Le Rwanda n’est pas un simple spectacle dans l’est du Congo. C’est le leader, le coureur qui trace la voie et dicte le rythme. L’ONU a mis à nu les preuves: armes rwandaises, ordres rwandais, soldats rwandais et contrôle rwandais des ressources. Le sol congolais est pillé. Coltan, or, étain: les matières premières qui font tourner notre économie et rendent notre technologie possible. Elles sortent par le Rwanda, les récoltes de leurs origines, échangées comme si elles provenaient d’un pays stable. C’est un secret de polichinelle, mais le commerce continue. Le monde observe et traite avec Kigali comme s’il s’agissait d’une nation commerçante bien organisée.
Les Congolais ne restent pas passifs. Les manifestations démontrent la résistance des citoyens.
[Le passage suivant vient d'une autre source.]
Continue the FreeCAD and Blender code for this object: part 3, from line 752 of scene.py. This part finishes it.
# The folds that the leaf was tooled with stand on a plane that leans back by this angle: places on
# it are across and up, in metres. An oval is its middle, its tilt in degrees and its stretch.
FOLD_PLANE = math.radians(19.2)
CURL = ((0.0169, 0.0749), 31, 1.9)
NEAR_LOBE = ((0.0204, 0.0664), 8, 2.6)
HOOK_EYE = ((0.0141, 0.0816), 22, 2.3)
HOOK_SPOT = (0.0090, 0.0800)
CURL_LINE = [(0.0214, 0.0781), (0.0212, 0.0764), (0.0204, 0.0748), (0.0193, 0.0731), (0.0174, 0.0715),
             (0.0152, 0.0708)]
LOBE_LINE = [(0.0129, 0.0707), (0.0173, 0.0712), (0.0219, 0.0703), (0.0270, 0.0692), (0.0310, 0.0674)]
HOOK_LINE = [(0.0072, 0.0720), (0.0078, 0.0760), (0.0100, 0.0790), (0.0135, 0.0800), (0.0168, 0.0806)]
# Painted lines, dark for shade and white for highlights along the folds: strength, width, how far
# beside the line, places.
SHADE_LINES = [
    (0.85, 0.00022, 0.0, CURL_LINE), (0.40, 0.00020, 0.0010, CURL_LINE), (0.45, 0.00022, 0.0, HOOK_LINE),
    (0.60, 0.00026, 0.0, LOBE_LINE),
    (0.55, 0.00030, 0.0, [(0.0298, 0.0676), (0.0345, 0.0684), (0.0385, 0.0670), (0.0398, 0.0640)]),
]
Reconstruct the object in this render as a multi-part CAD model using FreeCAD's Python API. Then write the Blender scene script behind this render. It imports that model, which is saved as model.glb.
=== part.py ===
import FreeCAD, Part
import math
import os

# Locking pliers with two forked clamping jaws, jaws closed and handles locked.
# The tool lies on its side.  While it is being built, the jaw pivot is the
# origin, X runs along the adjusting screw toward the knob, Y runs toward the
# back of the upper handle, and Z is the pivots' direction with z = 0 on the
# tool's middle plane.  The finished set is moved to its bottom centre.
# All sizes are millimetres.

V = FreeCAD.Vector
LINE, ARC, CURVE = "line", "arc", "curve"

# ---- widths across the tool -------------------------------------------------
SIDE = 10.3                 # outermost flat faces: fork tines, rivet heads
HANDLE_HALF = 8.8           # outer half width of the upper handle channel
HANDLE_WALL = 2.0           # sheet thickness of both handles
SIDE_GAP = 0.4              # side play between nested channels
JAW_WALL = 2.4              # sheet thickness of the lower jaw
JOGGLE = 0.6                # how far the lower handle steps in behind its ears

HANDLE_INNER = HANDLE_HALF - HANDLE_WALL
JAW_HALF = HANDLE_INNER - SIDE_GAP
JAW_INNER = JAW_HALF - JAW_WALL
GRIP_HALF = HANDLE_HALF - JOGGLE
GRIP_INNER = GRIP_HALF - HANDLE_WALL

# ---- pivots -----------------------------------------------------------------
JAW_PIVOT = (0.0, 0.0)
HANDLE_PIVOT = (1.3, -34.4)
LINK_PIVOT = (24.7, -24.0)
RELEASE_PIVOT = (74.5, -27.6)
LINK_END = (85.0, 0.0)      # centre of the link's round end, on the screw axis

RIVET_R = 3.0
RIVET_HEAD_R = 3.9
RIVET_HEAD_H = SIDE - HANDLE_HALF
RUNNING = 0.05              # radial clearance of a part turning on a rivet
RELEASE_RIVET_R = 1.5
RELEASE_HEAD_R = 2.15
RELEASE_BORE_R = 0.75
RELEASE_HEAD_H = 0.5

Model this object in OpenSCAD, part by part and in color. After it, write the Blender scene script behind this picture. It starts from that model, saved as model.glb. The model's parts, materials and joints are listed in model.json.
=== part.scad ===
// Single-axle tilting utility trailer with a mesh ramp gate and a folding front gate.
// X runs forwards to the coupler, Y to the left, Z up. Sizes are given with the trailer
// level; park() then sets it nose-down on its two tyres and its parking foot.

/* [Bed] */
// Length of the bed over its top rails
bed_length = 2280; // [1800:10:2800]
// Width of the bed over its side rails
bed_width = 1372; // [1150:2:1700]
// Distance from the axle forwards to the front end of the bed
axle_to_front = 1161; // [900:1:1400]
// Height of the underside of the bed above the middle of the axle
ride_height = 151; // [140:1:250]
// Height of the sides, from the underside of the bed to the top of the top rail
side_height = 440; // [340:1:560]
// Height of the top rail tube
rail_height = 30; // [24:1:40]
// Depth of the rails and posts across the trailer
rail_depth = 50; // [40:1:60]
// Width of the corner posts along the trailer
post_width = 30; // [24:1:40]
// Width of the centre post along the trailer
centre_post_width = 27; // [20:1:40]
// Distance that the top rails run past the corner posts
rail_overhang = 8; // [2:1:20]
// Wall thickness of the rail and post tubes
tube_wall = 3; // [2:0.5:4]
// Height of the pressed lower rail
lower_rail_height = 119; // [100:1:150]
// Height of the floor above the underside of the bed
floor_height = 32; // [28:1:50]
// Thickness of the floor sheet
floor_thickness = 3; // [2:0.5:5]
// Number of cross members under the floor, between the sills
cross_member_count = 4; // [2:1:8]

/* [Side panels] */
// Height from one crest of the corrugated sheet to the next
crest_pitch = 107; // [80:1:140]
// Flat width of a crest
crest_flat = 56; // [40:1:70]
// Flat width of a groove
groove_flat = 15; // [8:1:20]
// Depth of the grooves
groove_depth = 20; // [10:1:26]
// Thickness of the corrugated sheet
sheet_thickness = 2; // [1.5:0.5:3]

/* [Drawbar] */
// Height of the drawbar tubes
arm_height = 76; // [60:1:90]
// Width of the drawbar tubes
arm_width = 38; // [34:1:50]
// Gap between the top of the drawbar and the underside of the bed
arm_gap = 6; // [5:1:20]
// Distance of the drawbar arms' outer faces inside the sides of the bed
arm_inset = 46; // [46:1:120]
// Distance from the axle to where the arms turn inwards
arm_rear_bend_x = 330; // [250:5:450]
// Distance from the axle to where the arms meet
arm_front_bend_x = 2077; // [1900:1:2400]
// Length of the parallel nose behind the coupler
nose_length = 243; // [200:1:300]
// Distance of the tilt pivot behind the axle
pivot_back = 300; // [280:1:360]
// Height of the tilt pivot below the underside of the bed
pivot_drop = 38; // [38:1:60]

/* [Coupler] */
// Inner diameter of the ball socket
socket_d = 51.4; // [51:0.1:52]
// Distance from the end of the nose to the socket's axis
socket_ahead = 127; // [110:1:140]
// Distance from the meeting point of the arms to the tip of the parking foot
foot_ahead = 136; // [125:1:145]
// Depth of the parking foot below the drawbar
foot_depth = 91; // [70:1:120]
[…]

Ils exigent que la communauté internationale demande des comptes au Rwanda et refuse de donner l’avantage à un régime qui finance le terrorisme. Pourtant, l’UCI, les pays participants et les entreprises jouent le jeu. Ni neutralité, ni naïveté, mais participation à un discours qui encourage la violence.
Les entreprises peuvent encore fixer des limites. L’UCI peut se redresser. Les pays participants peuvent encore choisir. Ce championnat peut et doit être déplacé. Non par gêne diplomatique, mais par obligation morale. Le cyclisme est synonyme de résilience, de combativité et de caractère. Il ne doit pas devenir le décor de la propagande d’un dictateur.
Et l’Europe? Elle doit prendre ses propres paroles au sérieux. Une condamnation sans action est aussi vaine qu’un événement sportif sans spectateurs. La Commission doit démontrer qu’elle est plus qu’un simple spectateur. Le monde s’est élevé contre la Russie. Il est temps de demander des comptes au Rwanda également.